I dropped Guillermo. Fuck. I’m about to beat up a priest. Man, this is getting ridiculous. “If you don’t start talking in fifteen seconds, Gui, I’m going to start searching. I’m going to tear this place apart from altar to graveyard until I find whatever you’re holding. You might as well tell me now. What is it? What are the Sorrows looking for?”
“It’s nothing of any use to them.” Gui rubbed at his throat. He was still pale, and the smell swirling in the air was beginning to be thick and choking. I was used to smelling death, but he wasn’t. “Merely an artifact—”
“What. Are. You. Holding?” The scar pulsed in time to each word, and I was close to doing something unforgivable, like hauling off and slugging a priest. Dammit. This disturbed me more than I wanted to admit.

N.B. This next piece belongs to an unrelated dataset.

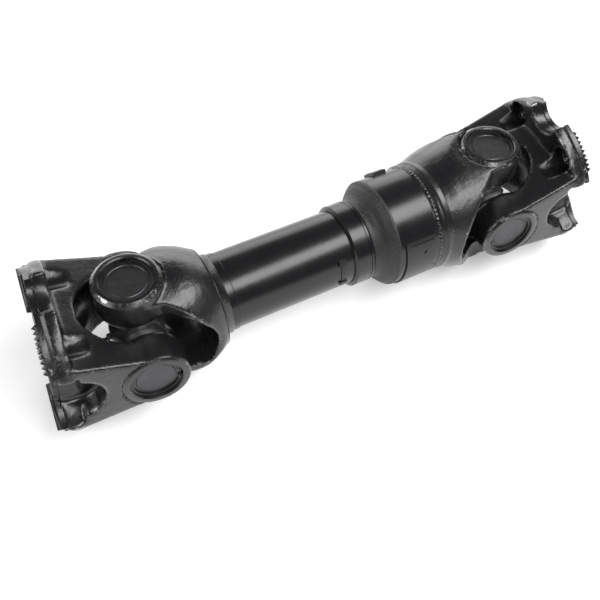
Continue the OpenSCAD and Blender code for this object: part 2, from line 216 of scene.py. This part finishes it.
def forged_paint(name, rough=0.27, grain=1.0):
    """Black enamel over a forging: orange peel, shallow scale pits, and light grey chips on marked edges
    that are both paint wear and painted edge highlights.
    """
    n = Nodes(name)
    dark = tuple(settings().paint)
    peel = n.noise(420.0, 2.0)
    pits = n.noise(150.0, 5.0, 0.7)
    broad = n.noise(18.0)
    wear_and_glint = n.add("ShaderNodeAttribute", attribute_name="wear_and_glint").outputs["Fac"]
    specks = n.span(n.noise(330.0, 6.0, 0.75), 0.54, 0.62)
    fine = n.math("MULTIPLY", specks, n.span(n.noise(28.0), 0.42, 0.62))
    flaked = n.span(n.noise(45.0, 4.0, 0.65), 0.59, 0.63)
    # Light grey, half metallic chips on the marked edges: real paint wear, and painted edge highlights as
    # well.
    chips_and_glints = n.math("MULTIPLY", n.math("MAXIMUM", fine, flaked), wear_and_glint)
    dust = n.span(n.noise(60.0, 6.0, 0.7), 0.5, 0.75)
    colour = n.mix(dust, dark, lighter(dark, 1.7))
    n.surface("Base Color", n.mix(chips_and_glints, colour, (0.36, 0.35, 0.34)))
    gloss = n.span(broad, 0.3, 0.75, rough - 0.08, rough + 0.14)
    n.surface("Roughness", n.math("SUBTRACT", gloss, n.math("MULTIPLY", wear_and_glint, 0.06)))
    n.surface("Metallic", n.math("MULTIPLY", chips_and_glints, 0.8))
    n.surface("Normal", n.bump(peel, 0.00032 * grain, 0.7, n.bump(pits, 0.0006 * grain, 0.7)))
    n.plain("Coat Weight", 0.3)
    n.plain("Coat Roughness", 0.2)
    return n.material


def smooth_paint(name, rough=0.23):
    """Black enamel over a drawn tube, with a soft gloss."""
    n = Nodes(name)
    dark = tuple(settings().paint)
    peel = n.noise(520.0, 2.0)
    waves = n.noise(35.0, 2.0)
    dust = n.span(n.noise(110.0, 6.0, 0.75), 0.55, 0.8)
    n.surface("Base Color", n.mix(dust, dark, lighter(dark, 1.5)))
    n.surface("Roughness", n.span(waves, 0.3, 0.7, rough - 0.02, rough + 0.03))
    n.surface("Normal", n.bump(peel, 0.00012, 0.5, n.bump(waves, 0.0004, 0.3)))
    return n.material


def matt_coat(name):
    """The matt, sprayed coat on the cone and its neck, with dry speckles."""
    n = Nodes(name)
    speckle = n.span(n.noise(700.0, 4.0, 0.7), 0.58, 0.7)
    n.surface("Base Color", n.mix(speckle, tuple(settings().coat), (0.16, 0.16, 0.165)))
    n.surface("Normal", n.bump(n.noise(600.0, 4.0, 0.7), 0.0003, 0.6))
    n.plain("Roughness", 0.5)
    return n.material


def steel(name, colour, rough, metallic=1.0, scale=500.0, depth=0.0001):
    """Bare steel with a fine grain and slightly uneven tone."""
    n = Nodes(name)
    tone = n.span(n.noise(90.0, 4.0), 0.3, 0.7)
    grain = n.noise(scale)
    n.surface("Base Color", n.mix(tone, lighter(colour, 0.78), colour))
    n.surface("Roughness", n.span(grain, 0.3, 0.7, rough - 0.07, rough + 0.09))
    n.surface("Normal", n.bump(grain, depth, 0.5))
    n.plain("Metallic", metallic)
    return n.material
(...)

“The Spear of—” Rourke almost yelled.
“No!” Gui all but screamed.
“—Saint Anthony!” Rourke bellowed, his face turning crimson. Gui sagged.
I turned on my heel, eyed Rourke. Come on, I used to be Catholic. Don’t pull this shit on me. “Saint Anthony didn’t have a spear. He gave his staff to Saint Macarius.”
“It is the spear he blessed with his blood when the citizens of a small town were overwhelmed with the hordes of Hell. He didn’t use it; Marcus Silvacus used it.” Father Rourke’s flabby cheeks quivered, and he was pale too. I couldn’t tell if I was smelling the stink of a lie on him, or the reek of fear.
I am going to have to check that out. As far as I knew, Marcus Silvacus never met Saint Anthony, and Saint Anthony didn’t have a fucking spear. I could feel my teeth grind together. I tipped my head back, my jaw working.
“I’m sorry, Guillermo. But you took a vow.” For once, Rourke’s tone wasn’t blustering.
“An artifact here, and it somehow slipped your mind to tell me? This isn’t looking good, Gui. Years and years I’ve trusted you, and I’ve done the Church’s dirty work peeling demons out of people before I was even fully trained. This is how you repay me?”
“The Sorrow said he was fleeing,” Saul’s voice cut across mine. “It might be unrelated.”
I wasn’t mollified, but he did have a point. “Still, that’s something I needed to know.”
“Agreed.” His hand curled around my shoulder. “It stinks of death in here. And we have work to do.”
Damn the man. He was right again.
I shook out my right hand, my fingers popping as tendons loosened. “All right.” I sounded strange even to myself. “Fine. But I won’t forget this, Guillermo.” I will not ever forget this.
“I would have told you everything, Jillian. When I was released from my vow.” Gui slumped against the wall, rubbing his throat, though I hadn’t held him by anything than his cassock. “I swear it, I would have. I didn’t think the two were connected, and I can’t speak of it.”
I waved it away. The charms tinkled in my hair, uneasily. “Get that cleaned up. And give him a decent burial; he was only a kid.”
“Not in consecra—” Rourke stopped when my eyes rested on him. I felt my face harden. My blue eye began to burn, and I knew it was glowing, a single pinprick of red in the center of my pupil.